Steenbergen was happy to see the character return in the fifth season, noting that the show has been missing "smart, tough women who are not evil in general." Tina Charles of TV Guide also welcomed the character back, and enjoyed how Ellen's initial reaction to Dean Winchester in "Good God, Y'all!"—hugging and then slapping him—was "very much in character." Regarding the character's death, Charles noted that "when [Ellen] went down in 'Abandon All Hope[...]' like [she] did, I felt it. [Her death] meant something." Though also happy to see Ellen reappear in the fifth season, Ryan was disappointed at the lack of screentime the character received in "Good God, Y'All!" Commenting on the character's farewells in the fifth season, Ryan noted that Ferris "brought [her] A-game to 'Abandon All Hope…'" She added that "[Ferris fits] perfectly into the 'Supernatural' world because [she understands] that on this show, restraint is everything. It's not necessarily just about what the characters say or do, it's about what they don't say—what they can't find the words for."

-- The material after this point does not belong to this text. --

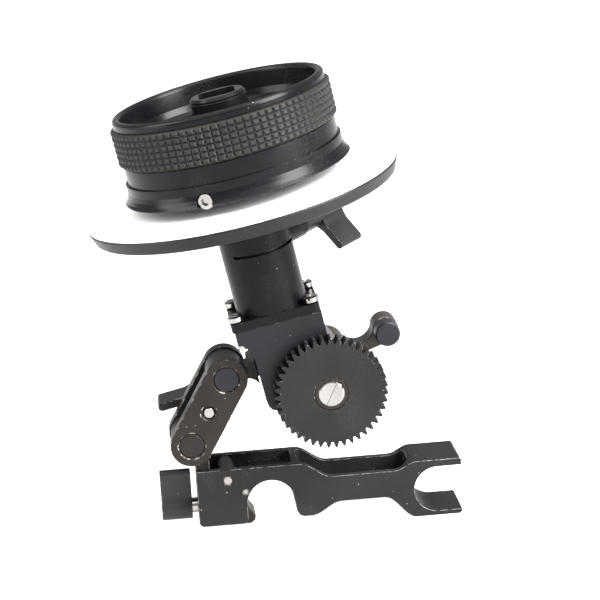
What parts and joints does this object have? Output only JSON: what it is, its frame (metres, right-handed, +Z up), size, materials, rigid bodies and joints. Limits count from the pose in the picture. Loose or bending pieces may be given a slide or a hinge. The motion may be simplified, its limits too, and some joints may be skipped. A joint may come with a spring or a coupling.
{
  "type": "follow focus unit",
  "caption": "Single-sided follow focus: rod bridge with lever clamp, folding link and arm, tilting gearbox with lens gear, white marking disc and knurled hand wheel",
  "frame": {"origin": "centre of the half-round rod seat on the bridge's front face", "axes": "X right along the bridge towards the fork, Y away from the viewer along the rods, Z up"},
  "size_m": [0.1145, 0.0994, 0.1492],
  "materials": {
    "dark_alloy": "satin",
    "black_paint": "semi-gloss",
    "burnished_steel": "satin",
    "bright_steel": "polished",
    "grey_alloy": "matte",
    "brass": "satin",
    "white_plastic": "gloss",
    "grip": "matte"
  },
  "bodies": {
    "base": {"base_bridge": "dark_alloy", "jaw_pivot_pin": "bright_steel", "jaw_stop_pin": "bright_steel"},
    "jaw": {"rod_clamp_jaw": "burnished_steel"},
    "thrust": {"jaw_thrust_pad": "bright_steel"},
    "base_handle": {"base_clamp_screw": "bright_steel", "base_clamp_lever": "black_paint"},
    "link": {"link_front_plate": "burnished_steel", "link_rear_plate": "burnished_steel", "link_lower_pin": "burnished_steel", "link_upper_pin": "black_paint"},
    "link_handle": {"link_clamp_screw": "bright_steel", "link_clamp_lever": "black_paint"},
    "arm": {"swing_arm": "burnished_steel", "tilt_washer": "bright_steel"},
    "head": {"gearbox_housing": "black_paint", "flange_screws": "bright_steel", "neck_tube": "black_paint", "shaft_bush_lower": "brass", "shaft_bush_upper": "brass", "gear_shaft_bush": "brass", "disc_clamp_shoe": "brass", "tilt_stud": "bright_steel"},
    "tilt_handle": {"tilt_lever": "grey_alloy", "finger_stub": "black_paint"},
    "disc_handle": {"disc_clamp_screw": "bright_steel", "disc_clamp_lever": "black_paint"},
    "disc": {"disc_hub": "dark_alloy", "disc_backing": "black_paint", "marking_disc": "white_plastic", "disc_ring_nut": "dark_alloy"},
    "wheel": {"handwheel": "black_paint", "grip_band": "grip", "wheel_collar": "black_paint", "wheel_set_screws": "bright_steel", "crank_socket": "black_paint", "wheel_shaft": "bright_steel", "wheel_screw": "bright_steel", "wheel_helical_gear": "bright_steel"},
    "gear": {"gear_shaft": "bright_steel", "shaft_helical_gear": "brass", "drive_gear": "dark_alloy", "gear_washer": "burnished_steel", "gear_screw": "bright_steel"}
  },
  "joints": [
    {"name": "base_lever_turn", "type": "hinge", "parent": "thrust", "child": "base_handle", "pos_m": [-0.0305, 0.0086, -0.0018], "axis": [1, 0, 0], "range_deg": [-150, 150]},
    {"name": "thrust_feed", "type": "slide", "parent": "base", "child": "thrust", "axis": [1, 0, 0], "range_m": [-0.00034, 0.00034]},
    {"name": "jaw_swing", "type": "hinge", "parent": "base", "child": "jaw", "pos_m": [-0.0136, 0.0086, 0.0087], "axis": [0, 1, 0], "range_deg": [-1.85, 1.85]},
    {"name": "link_swing", "type": "hinge", "parent": "base", "child": "link", "pos_m": [-0.0244, 0.0086, 0.0218], "axis": [0, 1, 0], "range_deg": [-50, 10]},
    {"name": "link_lever_turn", "type": "hinge", "parent": "link", "child": "link_handle", "pos_m": [-0.01819, 0.022, 0.03242], "axis": [0, 1, 0], "range_deg": [-60, 60]},
    {"name": "arm_swing", "type": "hinge", "parent": "link", "child": "arm", "pos_m": [-0.01199, 0.0086, 0.04304], "axis": [0, 1, 0], "range_deg": [-35, 10]},
    {"name": "head_tilt", "type": "hinge", "parent": "arm", "child": "head", "pos_m": [0.0229, 0.0171, 0.0441], "axis": [0, 1, 0], "range_deg": [-2, 45]},
    {"name": "tilt_lever_turn", "type": "hinge", "parent": "arm", "child": "tilt_handle", "pos_m": [0.0229, 0.0242, 0.0441], "axis": [0, 1, 0], "range_deg": [-60, 35]},
    {"name": "disc_lever_turn", "type": "hinge", "parent": "head", "child": "disc_handle", "pos_m": [0.02228, 0.02667, 0.08919], "axis": [0.7297, 0.6691, 0.1405], "range_deg": [-45, 45]},
    {"name": "disc_turn", "type": "hinge", "parent": "head", "child": "disc", "pos_m": [-0.00271, 0.0066, 0.10108], "axis": [-0.1891, 0, 0.982], "continuous": true},
    {"name": "wheel_spin", "type": "hinge", "parent": "head", "child": "wheel", "pos_m": [-0.00649, 0.0066, 0.12072], "axis": [-0.1891, 0, 0.982], "continuous": true},
    {"name": "gear_spin", "type": "hinge", "parent": "head", "child": "gear", "pos_m": [0.02027, -0.0074, 0.03931], "axis": [0, 1, 0], "continuous": true}
  ],
  "couplings": [
    {"joint": "thrust_feed", "follows": "base_lever_turn", "m_per_rad": 0.00012732},
    {"joint": "jaw_swing", "follows": "base_lever_turn", "ratio": -0.012126},
    {"joint": "gear_spin", "follows": "wheel_spin", "ratio": -1}
  ]
}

Having missed Ellen's "maternal influence," Charles was happy to see her return in the sixth-season episode "My Heart Will Go On," while Ryan called Ellen's scenes with Bobby in the episode "probably the strongest part of the show." Ellen's reappearance gladdened Steenbergen, who called the character a "force to be reckoned with on the show" and added that "she is still missed."

In a poll conducted by SFX for the Top 200 Sexiest Characters In Sci-Fi, Ellen was voted the 77th sexiest female character in fantasy and science fiction film and television.